The 2011 Census counted 33,476,688 people in Canada during the national enumeration with reference date May 10, 2011. This count is lower than the population estimate of 34,444,320 people calculated for the same reference date. The difference between the two figures is not unexpected and is similar to that which was experienced in the 2006 Census. This note outlines why there are differences between census counts and population estimates.

The objective of a census is to provide detailed information on the population at a single point in time. In this respect, one of its goals is to enumerate the entire population. Inevitably, however, some people are not counted, either because their household did not receive a census questionnaire (for example, if a structurally separate dwelling is not easily identifiable) or because they were not included in the questionnaire completed for the household (for example, the omission of a boarder or a lodger). Some people may also be missed because they have no usual residence and did not spend census night in any dwelling. In contrast, a small number of people may also be counted more than once (for example, students living away from home may have been enumerated by their parents and by themselves at their student address).

To determine how many individuals were missed or counted more than once, Statistics Canada conducts postcensal coverage studies of a representative sample of individuals. Results of these studies in combination with the census counts are used to produce current population estimates which take into account net undercoverage.

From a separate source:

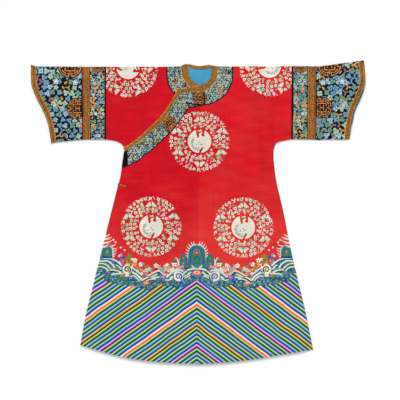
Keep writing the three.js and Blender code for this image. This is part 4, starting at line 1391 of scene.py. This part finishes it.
# Creases sharper than this, in degrees, show as edges.
SHARP_ANGLE = 40


def rim_edges(corners):
    """Directed edges that belong to one triangle only."""
    edges = np.concatenate([corners[:, [0, 1]], corners[:, [1, 2]], corners[:, [2, 0]]])
    size = int(corners.max()) + 1
    alone = ~np.isin(edges[:, 0] * size + edges[:, 1], edges[:, 1] * size + edges[:, 0])
    triangle = np.tile(np.arange(len(corners)), 3)
    return edges[alone], triangle[alone]


def shell(name, cut, lay, is_outer, ground, materials, inside_material):
    """The closed shell of one piece, and its flat area in square metres."""
    plan, corners, halves, threads = cut.outer()
    threads = np.array([ground if thread == "ground" else thread for thread in threads])
    rim, rim_of = rim_edges(corners)
    bare, back, back_halves, place = cut.inner(plan, rim)
    count = len(plan)
    points = np.concatenate([
        lay(plan[:, 0], plan[:, 1], is_outer, False), lay(bare[:, 0], bare[:, 1], is_outer, True),
    ])
    inner_rim = np.array([[count + place[i], count + place[j]] for i, j in rim.tolist()])
    sides = np.stack([rim[:, 0], inner_rim[:, 0], inner_rim[:, 1], rim[:, 1]], axis=1)
    back = back[:, ::-1]
    back_plan = bare[back]
    step = plan[rim[:, 1]] - plan[rim[:, 0]]
    out = np.stack([step[:, 1], -step[:, 0]], axis=1)
    out *= WALL / np.maximum(np.linalg.norm(out, axis=1, keepdims=True), 1e-6)
    start, end = plan[rim[:, 0]], plan[rim[:, 1]]
    side_plan = np.stack([start, start + out, end + out, end], axis=1)

    used_halves = sorted(set(halves.tolist()))
    low = plan.min(axis=0)
    wide = plan[:, 0].max() - low[0] + 2 * UV_MARGIN
    starts = np.array([plan[corners[halves == h], 1].min() if h in used_halves else 0
                       for h in range(2)])
    tall = max(plan[corners[halves == h], 1].max() - starts[h] for h in used_halves)
    scale = UV_FILL / max(wide * 2 * len(used_halves), tall + 2 * UV_MARGIN)

    def unwrapped(places, half, is_inside):
        column = 2 * np.searchsorted(used_halves, half) + is_inside
        x = places[:, :, 0] - low[0] + UV_MARGIN + column[:, None] * wide
        return np.stack([x, places[:, :, 1] - starts[half][:, None] + UV_MARGIN], axis=2) * scale

    uvs = [unwrapped(plan[corners], halves, 0), unwrapped(back_plan, back_halves, 1),
           unwrapped(side_plan, halves[rim_of], 0)]
    names = sorted({ground, *threads.tolist()})
    tones = np.array([(*linear(THREADS.get(key, (255, 255, 255))), 1.0) for key in names])
    tone_of = np.searchsorted(names, threads)
    ground_tone = np.full(len(back), names.index(ground))
    colours = [tones[np.repeat(tone_of, 3)], tones[np.repeat(ground_tone, 3)],
               tones[np.repeat(tone_of[rim_of], 4)]]
    if ground.startswith("crimson"):
        # Bare crimson ground is made paler towards the hem and over the wearer's left.
        bare_ground = np.repeat(threads == ground, 3)
        places = plan[corners].reshape(-1, 2)[bare_ground]
        colours[0][bare_ground] = paler_crimson(colours[0][bare_ground], places)
    slots = np.array([slot_of(key) for key in names])[tone_of]
    a, b, c = plan[corners[:, 0]], plan[corners[:, 1]], plan[corners[:, 2]]
    area = ((b - a)[:, 0] * (c - a)[:, 1] - (c - a)[:, 0] * (b - a)[:, 1]).sum() / 2

    mesh = bpy.data.meshes.new(name)
    faces = [*corners.tolist(), *(back + count).tolist(), *sides.tolist()]
    mesh.from_pydata(points.tolist(), [], faces)
    inside_slots = np.full(len(back), len(materials))
    mesh.polygons.foreach_set("material_index", np.concatenate([slots, inside_slots, slots[rim_of]]))
    layer = mesh.uv_layers.new(name="OFBake")
    layer.data.foreach_set("uv", np.concatenate([part.ravel() for part in uvs]))
    paint = mesh.color_attributes.new("thread", "FLOAT_COLOR", "CORNER")
    paint.data.foreach_set("color", np.concatenate(colours).ravel())
    mesh.shade_smooth()
    mesh.set_sharp_from_angle(angle=math.radians(SHARP_ANGLE))
    for material in (*materials, inside_material):
        mesh.materials.append(material)
    return linked(name, mesh), float(area) * MM * MM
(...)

For the 2011 Census, final coverage studies have been released on September 26, 2013. In turn, these have been used to revise and update the population estimates based on the 2011 Census results. Consequently, a series of revised population estimates for the period 2006 to 2013 has been released on September 26, 2013.

One of the advantages of the census is to provide counts for small regions (below the census division level) for which demographic estimates are not available or are less precise. On the other hand, population estimates provide a more accurate measure of population counts. In addition, estimates are utilized to measure the evolution of the population between censuses and provide explanations behind the population growth. They are available on a quarterly and annual basis at the national, provincial and territorial levels and are also available at the subprovincial level on an annual basis.